*EXERCISE GOAL:* Please return the full listing below without altering anything.

*SUPPLIED DATA:*
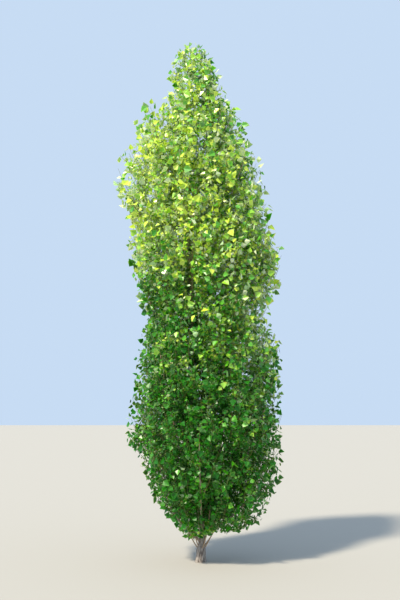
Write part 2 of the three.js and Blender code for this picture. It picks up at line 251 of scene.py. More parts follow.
LEAF_END = 0.002  # the last leaf is this far from its shoot's tip
LEAF_REACH = 0.045  # from a leaf's foot to the middle of its blade
LEAF_BEYOND = 0.012  # a blade's middle may lie this far outside the crown's edge
LIMB_GAP = 0.012  # a blade's middle keeps this far from a limb's bark
BOX_SHARE = 0.03  # the foliage may stand this share of each side, and this far, proud of the solids' box
BOX_GAP = 0.01
ROOM_SHARE = 1.4  # on every side of its middle a blade is given this share of its length
LEAF_SLANT = math.radians(62)
LEAF_OUTWARD = 0.25  # a stalk's turn outwards and down
LEAF_DOWN = 0.12
FACE_OUTWARD = 0.35  # how far a blade faces outwards and up, and how much blades differ
FACE_UP = 0.28
FACE_SPREAD = 2.4
YOUNGEST = 0.62  # towards a shoot's tip leaves shrink to this share
LEAF_DEPTHS = (0.2, 0.5, 0.75, 0.88, 0.97)  # shares of the crown's reach
LEAF_SHARES = (0.5, 0.95, 1.0, 0.44, 0.12)  # how many leaves and sprigs last at each of these depths
LEAF_GROWTH = (1.0, 0.95, 0.88, 1.08, 1.5)  # and how large the leaves are
GROWTH_HEIGHTS = (1.6, 3.2, 4.6, 5.2)  # low in the crown they are smaller, and larger at its top
GROWTH_SHARES = (0.84, 0.94, 1.06, 1.24)
FOOT_HEIGHTS = (0.5, 1.1)  # near the foot of the crown they last at every depth
FOOT_SHARES = (1.0, 0.0)
THIN_HEIGHTS = (0.3, 0.7, 3.4, 4.4, 5.0)  # but fewer do at its very foot and towards its open top
THIN_SHARES = (0.7, 1.0, 1.0, 0.84, 0.54)
GLIMPSE_HEIGHTS = (2.75, 3.5)  # between these the trunk shows through the front of the crown
GLIMPSE_WIDTH = 0.035  # most leaves that are less than this far beside it are missing there
GLIMPSE_SHARE = 0.8

# Each kind of wood bears leaves this much further apart than usual, from this share of its length on,
# and this large
LEAFY = {
    "twigs": (1, 0.35, 1.2),
    "inner": (1, 0.1, 1.1),
    "reaching": (1, 0.2, 1.1),
    "feathers": (2.6, 0.15, 1.4),
    "twigs_sprigs": (1, 0, 1),
    "inner_sprigs": (1, 0, 1),
    "reaching_sprigs": (1, 0, 1),
    "stool_sprigs": (1, 0, 1.15),
    "stems": (1, 0.5, 1.25),
    "stool": (1, 0.2, 1.25),
}
ALL_LAST = ("feathers",)  # wood whose leaves last at every depth and in the hollows

FULL_OUTLINE = ((0.0, 0.0), (0.49, 0.27), (0.31, 0.62), (0.0, 1.0))  # half a blade of unit length
PLAIN_OUTLINE = ((0.0, 0.0), (0.46, 0.36), (0.0, 1.0))
PLAIN_DEPTH = 0.78  # nearer to the middle than this share of the reach, leaves have the plain outline
FULL_DIPS = (12, 32, 52, 70)  # degrees from a stalk down to its blade, one for each shape
PLAIN_DIPS = (22, 56)
LEAF_FOLDS = (0.18, 0.28)  # how steeply the blade's halves are folded up, by turns
LEAF_DROOP = 0.12  # how far its tip bends down
RIB_PLACE = 0.42  # where it is thickest
BLADE_THICKNESS = 0.016
STALK_FOOT = ((-0.012, -0.008), (0.012, -0.008), (0, 0.012))  # the corners of its foot, across and up
STALK_SUNK = 0.02  # how far the stalk begins inside its twig
STALK_IN_BLADE = 0.04  # and how far it ends inside the blade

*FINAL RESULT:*
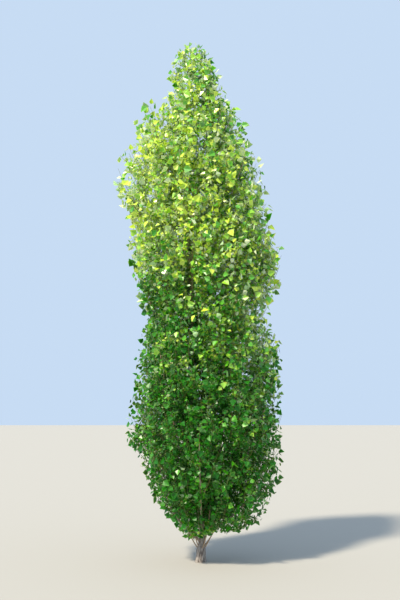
Write part 2 of the three.js and Blender code for this picture. It picks up at line 251 of scene.py. More parts follow.
LEAF_END = 0.002  # the last leaf is this far from its shoot's tip
LEAF_REACH = 0.045  # from a leaf's foot to the middle of its blade
LEAF_BEYOND = 0.012  # a blade's middle may lie this far outside the crown's edge
LIMB_GAP = 0.012  # a blade's middle keeps this far from a limb's bark
BOX_SHARE = 0.03  # the foliage may stand this share of each side, and this far, proud of the solids' box
BOX_GAP = 0.01
ROOM_SHARE = 1.4  # on every side of its middle a blade is given this share of its length
LEAF_SLANT = math.radians(62)
LEAF_OUTWARD = 0.25  # a stalk's turn outwards and down
LEAF_DOWN = 0.12
FACE_OUTWARD = 0.35  # how far a blade faces outwards and up, and how much blades differ
FACE_UP = 0.28
FACE_SPREAD = 2.4
YOUNGEST = 0.62  # towards a shoot's tip leaves shrink to this share
LEAF_DEPTHS = (0.2, 0.5, 0.75, 0.88, 0.97)  # shares of the crown's reach
LEAF_SHARES = (0.5, 0.95, 1.0, 0.44, 0.12)  # how many leaves and sprigs last at each of these depths
LEAF_GROWTH = (1.0, 0.95, 0.88, 1.08, 1.5)  # and how large the leaves are
GROWTH_HEIGHTS = (1.6, 3.2, 4.6, 5.2)  # low in the crown they are smaller, and larger at its top
GROWTH_SHARES = (0.84, 0.94, 1.06, 1.24)
FOOT_HEIGHTS = (0.5, 1.1)  # near the foot of the crown they last at every depth
FOOT_SHARES = (1.0, 0.0)
THIN_HEIGHTS = (0.3, 0.7, 3.4, 4.4, 5.0)  # but fewer do at its very foot and towards its open top
THIN_SHARES = (0.7, 1.0, 1.0, 0.84, 0.54)
GLIMPSE_HEIGHTS = (2.75, 3.5)  # between these the trunk shows through the front of the crown
GLIMPSE_WIDTH = 0.035  # most leaves that are less than this far beside it are missing there
GLIMPSE_SHARE = 0.8

# Each kind of wood bears leaves this much further apart than usual, from this share of its length on,
# and this large
LEAFY = {
    "twigs": (1, 0.35, 1.2),
    "inner": (1, 0.1, 1.1),
    "reaching": (1, 0.2, 1.1),
    "feathers": (2.6, 0.15, 1.4),
    "twigs_sprigs": (1, 0, 1),
    "inner_sprigs": (1, 0, 1),
    "reaching_sprigs": (1, 0, 1),
    "stool_sprigs": (1, 0, 1.15),
    "stems": (1, 0.5, 1.25),
    "stool": (1, 0.2, 1.25),
}
ALL_LAST = ("feathers",)  # wood whose leaves last at every depth and in the hollows

FULL_OUTLINE = ((0.0, 0.0), (0.49, 0.27), (0.31, 0.62), (0.0, 1.0))  # half a blade of unit length
PLAIN_OUTLINE = ((0.0, 0.0), (0.46, 0.36), (0.0, 1.0))
PLAIN_DEPTH = 0.78  # nearer to the middle than this share of the reach, leaves have the plain outline
FULL_DIPS = (12, 32, 52, 70)  # degrees from a stalk down to its blade, one for each shape
PLAIN_DIPS = (22, 56)
LEAF_FOLDS = (0.18, 0.28)  # how steeply the blade's halves are folded up, by turns
LEAF_DROOP = 0.12  # how far its tip bends down
RIB_PLACE = 0.42  # where it is thickest
BLADE_THICKNESS = 0.016
STALK_FOOT = ((-0.012, -0.008), (0.012, -0.008), (0, 0.012))  # the corners of its foot, across and up
STALK_SUNK = 0.02  # how far the stalk begins inside its twig
STALK_IN_BLADE = 0.04  # and how far it ends inside the blade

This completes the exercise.